Structural Insight into Redox Dynamics of Copper Bound N-Truncated Amyloid-beta Peptides from in Situ X-ray Absorption Spectroscopy

X-ray absorption spectroscopy of Cu-II amyloid-beta peptide (A beta) under in situ electrochemical control (XAS-EC) has allowed elucidation of the redox properties of Cu-II bound to truncated peptide forms. The Cu binding environment is significantly different for the A beta(1-16) and the N-truncated A beta(4-9), A beta(4-12), and A beta(4-16) (A beta(4-9/12/16)) peptides, where the N-truncated sequence (F4R5H6) provides the high-affinity amino-terminal copper nickel (ATCUN) binding motif. Low temperature (ca. 10 K) XAS measurements show the adoption of identical Cu-II ATCUN-type binding sites (Cu-ATCUN(II)) by the first three amino acids (FRH) and a longer-range interaction modeled as an oxygen donor ligand, most likely water, to give a tetragonal pyramid geometry in the A beta(4-9/12/16) peptides not previously reported. Both XAS-EC and EPR measurements show that Cu-II:A beta(4-16) can be reduced at mildly reducing potentials, similar to that of Cu-II:A beta(1-16).
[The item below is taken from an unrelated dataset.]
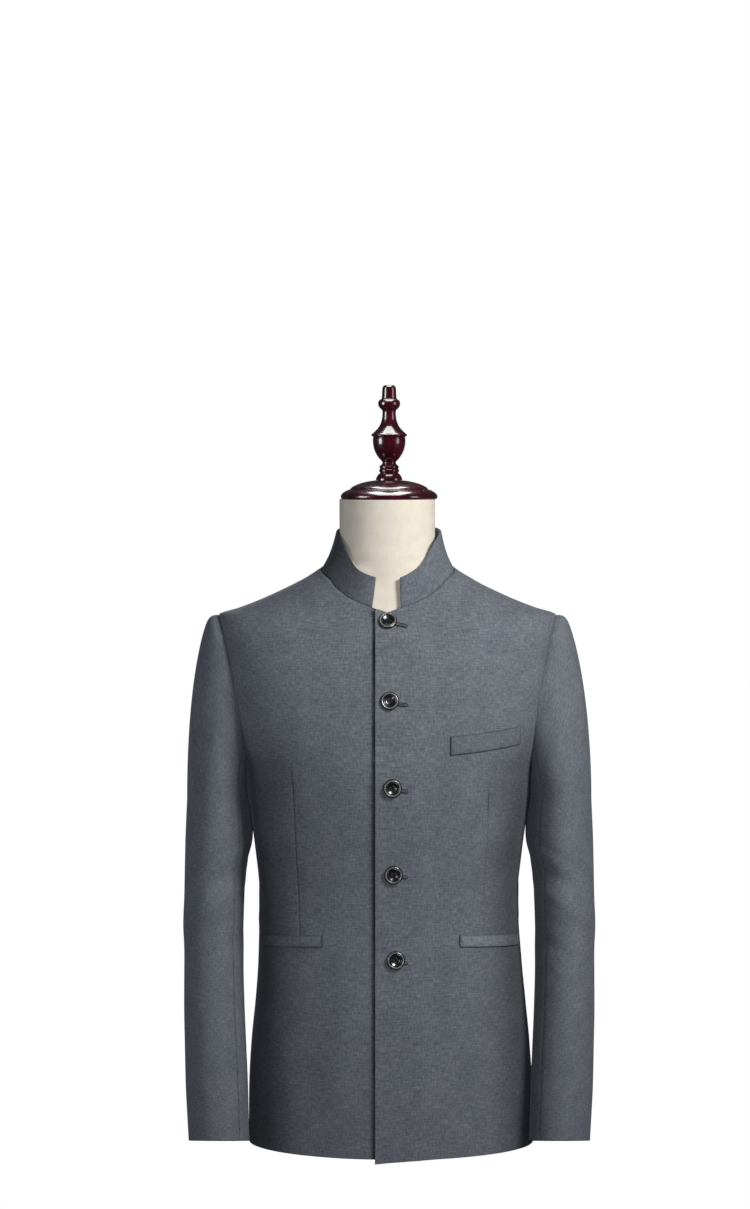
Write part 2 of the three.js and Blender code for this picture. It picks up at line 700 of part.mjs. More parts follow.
// How far a panel's outer face stands outside the plain body, at an angle and a height.
function panelHeight(panel, angle, z) {
  const start = 30;
  const normal = bodyNormal(angle, z);
  const origin = bodySurface(angle, z).addScaledVector(normal, start);
  const ray = new THREE.Ray(origin, normal.clone().negate());
  const corners = panel.attributes.position;
  const corner = (k) => point(0, 0, 0).fromBufferAttribute(corners, panel.index.getX(k));
  let nearest = Infinity;
  for (let k = 0; k < panel.index.count; k += 3) {
    const hit = ray.intersectTriangle(corner(k), corner(k + 1), corner(k + 2), true, point(0, 0, 0));
    if (hit) nearest = Math.min(nearest, hit.distanceTo(origin));
  }
  return start - nearest;
}

// A welt lies on a front, on the wearer's left where side is 1.
function welt(panel, side, { from, to, lowerFrom, lowerTo, tall }, shift = 0) {
  const places = span(0, 1, WELT_ROWS).map((row) => span(0, 1, WELT_COLUMNS).map((t) => {
    const z = mix(lowerFrom, lowerTo, t) + row * tall;
    const [start, end] = [from, to].map((x) => frontAngle(side * x + shift, z));
    const angle = mix(start, end, t);
    return { angle, z, height: panelHeight(panel, angle, z) };
  }));
  const grid = (out) => places.map((row) => row.map(({ angle, z, height }) =>
    bodySurface(angle, z).addScaledVector(bodyNormal(angle, z), height + out)));
  return wall(grid(WELT_LAY + WELT_CLOTH), grid(WELT_LAY));
}

function manifoldOf(geometry) {
  const bare = geometry.clone();
  bare.deleteAttribute('normal');
  bare.deleteAttribute('uv');
  const merged = mergeVertices(bare, 1e-4);
  return new wasm.Manifold(new wasm.Mesh({
    numProp: 3,
    vertProperties: new Float32Array(merged.attributes.position.array),
    triVerts: new Uint32Array(merged.index.array),
  }));
}

function geometryOf(manifold) {
  const mesh = manifold.getMesh();
  const geometry = new THREE.BufferGeometry();
  geometry.setAttribute('position', new THREE.Float32BufferAttribute(mesh.vertProperties, 3));
  geometry.setIndex(Array.from(mesh.triVerts));
  geometry.computeVertexNormals();
  return geometry;
}

// A four-hole button with a raised rim and a dished middle; its back lies at z = 0.
function buttonGeometry() {
  const profile = [
    [0, 0],
    [BUTTON_RADIUS - 2, 0],
    [BUTTON_RADIUS, 1.6],
    [BUTTON_RADIUS - 0.8, 3.4],
    [BUTTON_RADIUS - 2.6, 3.8],
    [BUTTON_RADIUS - 5, 2.6],
    [0, 2.2],
  ].map(([r, z]) => new THREE.Vector2(r, z));
  const disc = new THREE.LatheGeometry(profile, BUTTON_SIDES).rotateX(Math.PI / 2);
  let solid = manifoldOf(disc);
  for (const [i, j] of [[-1, -1], [-1, 1], [1, -1], [1, 1]]) {
    const hole = new THREE.CylinderGeometry(BUTTON_HOLE_RADIUS, BUTTON_HOLE_RADIUS, 12, 6);
    hole.rotateX(Math.PI / 2).translate(i * BUTTON_HOLE_OFFSET, j * BUTTON_HOLE_OFFSET, 0);
    solid = solid.subtract(manifoldOf(hole));
  }
  return geometryOf(solid);
}

// A button lies on the left front, touching it at the highest place under its rim or middle.
function buttonMesh(panel, number, { x, z }) {
  const angle = frontAngle(x, z);
  const normal = bodyNormal(angle, z);
  const mesh = new THREE.Mesh(buttonShape, new THREE.MeshStandardMaterial(BUTTON_LOOK));
  const plane = new THREE.Plane().setFromNormalAndCoplanarPoint(normal, bodySurface(angle, z));
  const heights = [-1, 0, 1].flatMap((i) => [-1, 0, 1].map((j) => {
    const height = z + j * BUTTON_RADIUS * BUTTON_SPOT;
    const turn = frontAngle(x + i * BUTTON_RADIUS * BUTTON_SPOT, height);
    const out = panelHeight(panel, turn, height);
    return plane.distanceToPoint(
      bodySurface(turn, height).addScaledVector(bodyNormal(turn, height), out),
    );
  }));
  mesh.position.copy(bodySurface(angle, z)).addScaledVector(normal, Math.max(...heights) + LAY);
  mesh.quaternion.setFromUnitVectors(point(0, 0, 1), normal);
  mesh.name = `button_${number}`;
  return mesh;
}

// The form: torso rings inside the cloth, then the neck.
function formTorso() {
  const torsoHeights = [0, 60, 130, 200, 270, 340, 410, 480, 540, 590, 630, 660, 680, 690,
    698, 708, 719, 731, 743, 754, 763];
  const neckRings = [
    { z: 772, radius: 62.6 },
    { z: 790, radius: 61.6 },
    { z: NECK_TOP, radius: 61.6 },
  ];
  const turns = span(0, 360, FORM_SIDES).slice(0, -1);
  const slopeStart = 640;
  const rings = [
    ...torsoHeights.map((z) => turns.map((angle) => {
      const normal = bodyNormal(angle, z);
      if (z < slopeStart) normal.setZ(0).normalize();
      return bodySurface(angle, z).addScaledVector(normal, -EASE.gap(z));
    })),
    ...neckRings.map(({ z, radius }) => turns.map((angle) => point(
      NECK_SHIFT + radius * Math.sin(radians(angle)),
      -radius * Math.cos(radians(angle)),
      z,
    ))),
  ];
  return loft(rings);
}

// A closed solid through closed rings of equal size, with flat ends.
function loft(rings) {
  const sides = rings[0].length;
  const corners = rings.flat();
  const faces = [];
  for (let i = 0; i < rings.length - 1; i += 1) {
    for (let j = 0; j < sides; j += 1) {
      const next = (j + 1) % sides;
      const [a, b] = [i * sides + j, i * sides + next];
      faces.push(a, b, b + sides, a, b + sides, a + sides);
    }
  }
  const last = (rings.length - 1) * sides;
  for (let j = 1; j < sides - 1; j += 1) {
    faces.push(0, j + 1, j);
    faces.push(last, last + j, last + j + 1);
  }
  return solidGeometry(corners, faces);
}

function turned(profile, sides) {
  const outline = profile.map(([radius, z]) => new THREE.Vector2(radius, z));
  return geometryOf(manifoldOf(new THREE.LatheGeometry(outline, sides).rotateX(Math.PI / 2)));
}

const buttonShape = buttonGeometry();
const group = new THREE.Group();

function addPiece(name, geometry, look) {
  const mesh = new THREE.Mesh(geometry, new THREE.MeshStandardMaterial(look));
  mesh.name = name;
  group.add(mesh);
  return mesh;
}

const noLap = () => 0;
const frontLeft = frontPanel(1, LAP_EDGE, COLLAR_END_LEFT, LAP_CORNER_DROP, lapOver);
const frontRight = frontPanel(-1, UNDER_EDGE, COLLAR_END_RIGHT, 0, noLap);
addPiece('front_left', frontLeft, CLOTH_LOOK);
addPiece('front_right', frontRight, CLOTH_LOOK);
addPiece('back', backPanel(), CLOTH_LOOK);
addPiece('collar', collar(), CLOTH_LOOK);
for (const [name, side, front] of [['left', 1, frontLeft], ['right', -1, frontRight]]) {
  const panels = sleevePanels(side);
  addPiece(`top_sleeve_${name}`, panels.top, CLOTH_LOOK);
  addPiece(`under_sleeve_${name}`, panels.under, CLOTH_LOOK);
  addPiece(`pocket_welt_${name}`, welt(front, side, POCKET_WELT, POCKET_WELT_SHIFT), CLOTH_LOOK);
}
addPiece('chest_welt', welt(frontLeft, 1, CHEST_WELT), CLOTH_LOOK);
BUTTONS.forEach((place, k) => group.add(buttonMesh(frontLeft, k + 1, place)));
addPiece('form_torso', formTorso(), LINEN_LOOK);
addPiece('neck_cap', turned(CAP_PROFILE, TURNED_CAP_SIDES), WOOD_LOOK)
  .position.set(CAP_SHIFT, 0, NECK_TOP + MEET);
addPiece('finial', turned(FINIAL_PROFILE, FINIAL_SIDES), WOOD_LOOK)
  .position.set(CAP_SHIFT, 0, NECK_TOP + MEET * 2 + CAP_TALL);

export default group;
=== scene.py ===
# A grey mao suit jacket, buttoned on a limbless dress form with a turned wooden cap and finial.
# Sizes are in millimetres until a mesh is made. +Z is up, -Y is the front, +X is the wearer's left.

import math
from types import SimpleNamespace

import bpy
import numpy as np
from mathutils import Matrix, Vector


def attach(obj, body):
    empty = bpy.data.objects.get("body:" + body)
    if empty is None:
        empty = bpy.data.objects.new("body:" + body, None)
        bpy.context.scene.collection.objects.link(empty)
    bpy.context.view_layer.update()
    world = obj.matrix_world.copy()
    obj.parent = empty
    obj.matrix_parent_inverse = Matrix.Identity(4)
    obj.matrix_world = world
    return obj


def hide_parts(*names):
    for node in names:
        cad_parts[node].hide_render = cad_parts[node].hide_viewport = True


MM = 0.001

# Cloth
CLOTH = 2.0
COLLAR_CLOTH = 2.4
WELT_CLOTH = 1.6
SEAM = 0.2  # how far each piece stops short of its seam
LAY = 0.5  # clearance of a piece that lies on another
LAP = CLOTH + 1.1  # how far the left front stands out over the right one

# Heights
HEM = 9.6
LAP_CORNER_DROP = 5.5
LAP_CORNER_REACH = 60
LAP_CORNER_ROUND = 8.0  # radius of the left front's top corner
NOTCH_AT = -3  # the neckline dips to a point between the collar's ends
NOTCH_HALF = 19
NOTCH_DROP = 4.5
NECK_TOP = 841.2
NECK_SHIFT = -2
NECK_RADIUS = 61.6
NECK_FOOT_RADIUS = 62.6
CAP_SHIFT = 0.4
MEET = 0.3

# Front closing
LAP_EDGE = -18
UNDER_EDGE = 21
COLLAR_END_LEFT = 14.5
COLLAR_END_RIGHT = -21
LAP_MARGIN = 10
LAP_FADE = 34

# Side seam and armhole
SIDE_SEAM = 97  # degrees round the body from the front
SIDE_SHADE = 0.48  # painted shade: the cloth's colour is darker at the body's sides below the arms, from these degrees round it
SIDE_SHADE_START = {1: 37, -1: 34}
SIDE_SHADE_RISE = 30
SIDE_SHADE_FALL = 40
SIDE_SHADE_TOP = 470
SIDE_SHADE_FADE = 90
SHOULDER = 90
ARMHOLE_MIDDLE = 594
ARMHOLE_HALF_HEIGHT = 98
ARMHOLE_FRONT = 56
ARMHOLE_BACK = 68
ARMHOLE_EGG = 14
ARMHOLE_SIDE = 195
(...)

Reduction of peptides lacking the H13H14 residues, Cu-II:A beta(4-9/12), require far more forcing conditions, with metallic copper the only metal-based reduction product. The observations suggest that reduction of Cu-ATCUN(II) species at mild potentials is possible, although the rate of reduction is significantly enhanced by involvement of H13H14. XAS-EC analysis reveals that, following reduction, the peptide acts as a terdentate ligand to Cu-I (H-13,H-14 together with the linking amide oxygen atom). Modeling of the EXAFS is most consistent with coordination of an additional water oxygen atom to give a quasi- tetrahedral geometry. XAS-EC analysis of oxidized AB Cu-II:A beta(4-12/16) gives structural parameters consistent with crystallographic data for a five-coordinate Cu-III complex and the Cu-ATCUN(II) complex. The structural results suggest that Cu-II and the oxidation product are both accommodated in an ATCUN-like binding site.